書き換え型不揮発性LSIメモリの信頼性の向上
研究分担者:山崎聡(産業技術総合研究所ダイヤモンド研究センター総括研究員)
LSIメモリのうち、パソコンの主記憶に用いられているDRAMは電源を切ると記憶内容が失われるが、メモリーカードに用いられているフラッシュメモリは、書き換えのできる不揮発性LSIメモリである。フラッシュメモリでは、浮遊ゲートに電荷が注入されているかいないかで“1”“0“をあらわす。浮遊ゲートは絶縁体であるシリコン酸化膜中に埋め込まれている(配線で接続されていない)ために、注入された電荷が逃げないので、電源を切っても記憶が保持される。

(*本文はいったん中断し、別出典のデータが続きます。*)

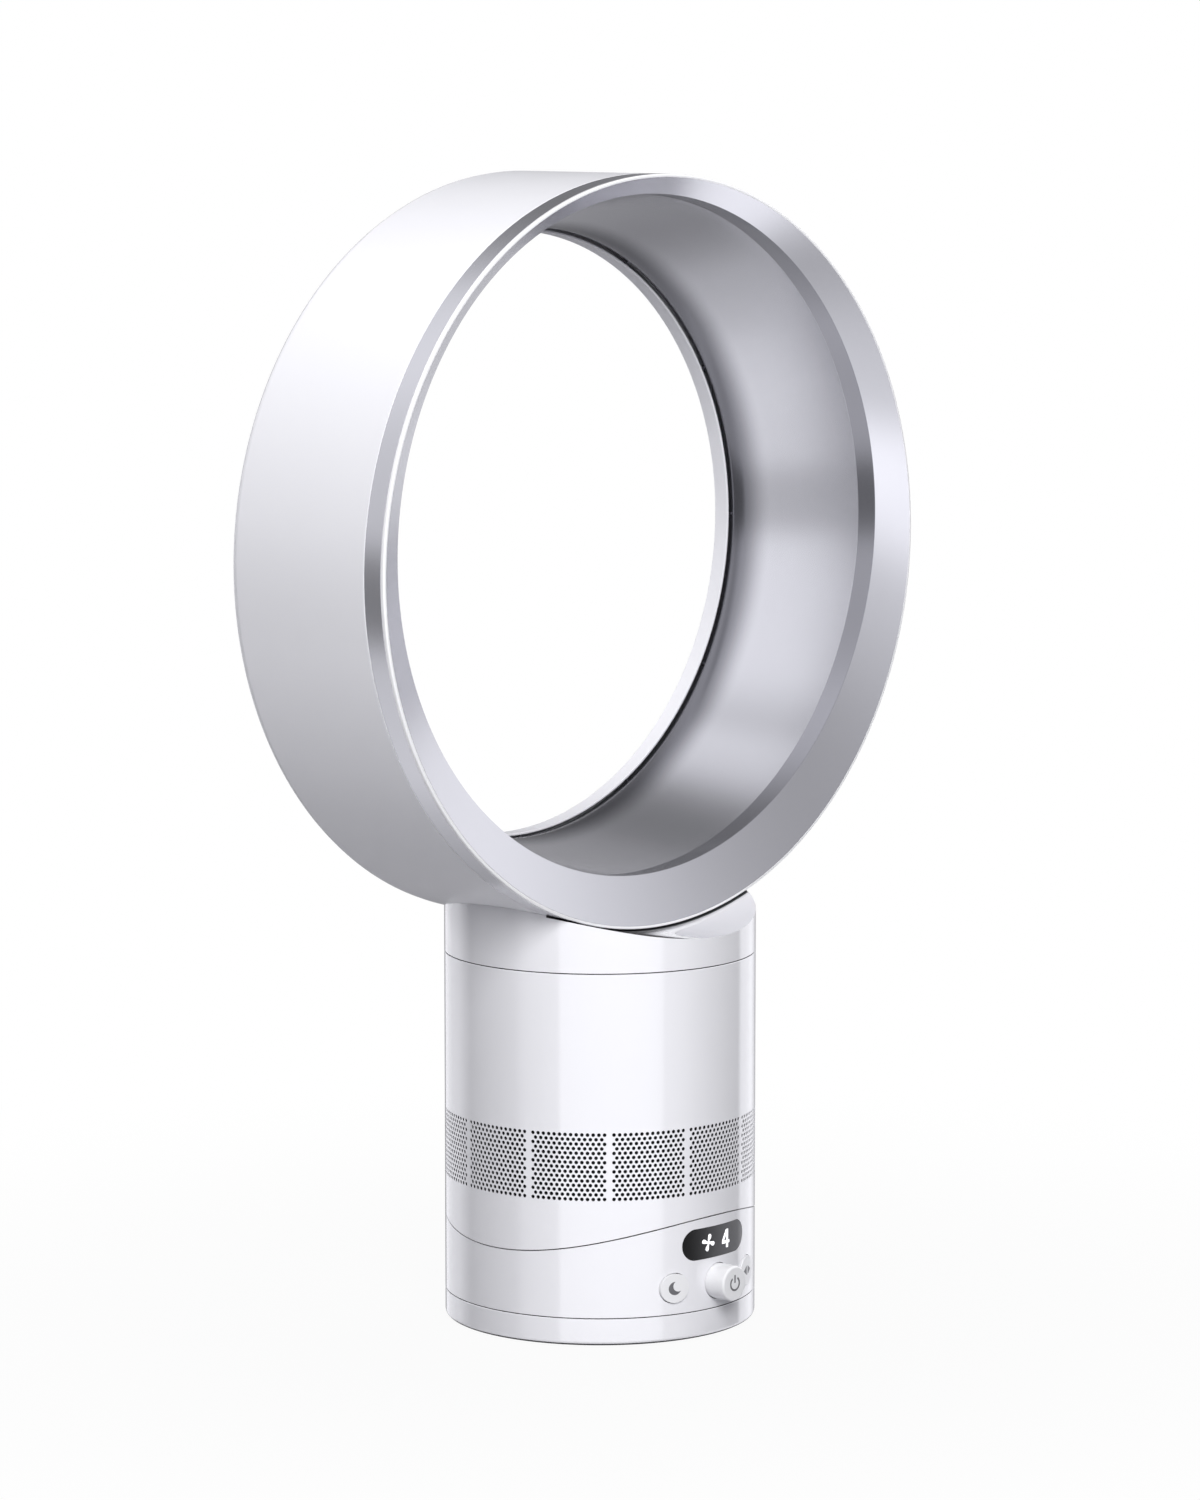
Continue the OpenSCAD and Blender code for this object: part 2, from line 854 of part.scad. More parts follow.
module control_casing() {
    case_h = saddle_edge_z - table_z + cut;
    color(white)
        difference() {
            union() {
                difference() {
                    rod(body_r, table_z, case_h);
                    difference() {
                        rod(bore_r, table_z - cut, case_h + 2 * cut);
                        tilt_drum(saddle_under_r);
                    }
                }
                around(4, case_boss_r, quarter / 2)
                    rod(boss_r, table_top, case_h - table_t);
            }
            tilt_drum(saddle_r);
            case_screw_set();
            difference() {
                pill(display_w + 2 * snug, display_h + 2 * snug, -body_r - cut, 0);
                rod(body_r - window_t, 0, tilt_axis_z);
            }
            pill(display_w - 2 * window_ledge, display_h - 2 * window_ledge, -body_r - cut, panel_y);
            y_rod(power_d / 2 + play, 0, button_z, -body_r - cut, panel_y);
            for (s = [-1, 1]) {
                y_rod(side_d / 2 + play, s * side_x, button_z, -body_r - cut, panel_y / 2);
                tilt_arc(saddle_r - cut, saddle_under_r + cut, s * runner_x, runner_w + 2 * play,
                    slot_angle);
            }
            tilt_arc(saddle_r - cut, saddle_under_r + cut, 0, lead_slot_w, lead_slot_angle);
        }
}

module casing_screws() {
    color(steel)
        case_screw_set();
}

module display_window() {
    color(black)
        difference() {
            intersection() {
                pill(display_w, display_h, -body_r - cut, 0);
                rod(body_r, 0, tilt_axis_z);
            }
            rod(body_r - window_t, 0, tilt_axis_z);
        }
}

module display_board() {
    color(board_green)
        difference() {
            translate([-panel_half_w, panel_y, panel_z])
                cube([2 * panel_half_w, board_t, panel_top - panel_z]);
            board_screw_set();
        }
}

module display_module() {
    color(black)
        translate([-module_w / 2, panel_y - module_depth, module_z - module_h / 2])
            cube([module_w, module_depth, module_h]);
}

module remote_receiver() {
    color(black) {
        translate([receiver_x - receiver_w / 2, panel_y - receiver_w / 2, module_z - receiver_h / 2])
            cube([receiver_w, receiver_w / 2, receiver_h]);
        y_rod(receiver_w / 2 - play, receiver_x, module_z, panel_y - receiver_w, panel_y - receiver_w / 2);
    }
}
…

書き込み・消去には、絶縁体である酸化膜を通して、シリコン基板と浮遊ゲートの間に電流を流す必要がある。酸化膜(厚さ〜10万分の1mm)に1千万V/cmの高電界をかけて流れるトンネル電流を利用するために、書き込み・消去を繰り返していくと、高電界により酸化膜が劣化する。そのため、注入した電荷が漏れ電流として減少してしまったり、最終的には酸化膜の絶縁破壊に達する。
トンネル酸化膜の厚さは10nmを切り、その点ではナノテクノロジーではあるが、微細化を押し進めてきた従来技術の延長としてナノ領域に入った点で、原子や分子を自在に操るいわゆるナノテクノロジーとは異なる。この技術は、企業において、絨毯爆撃的な条件だしと職人芸的な製造技術に依存するところが多い。我々は電子スピン共鳴法を用い、厚さ10 nm(10万分の1mm)の酸化膜極薄膜を対象に、劣化によって生成した正孔トラップの正体をミクロに同定することに成功している。膜厚や酸化膜の製法の違いによる欠陥生成量や生成する欠陥の空間分布の違いから、酸化膜の劣化・絶縁破壊の機構をミクロなレベルで明らかにすることを行っている。記憶保持特性を改善し、信頼性を向上するための膜質改善の指針を提供することを目標にしている。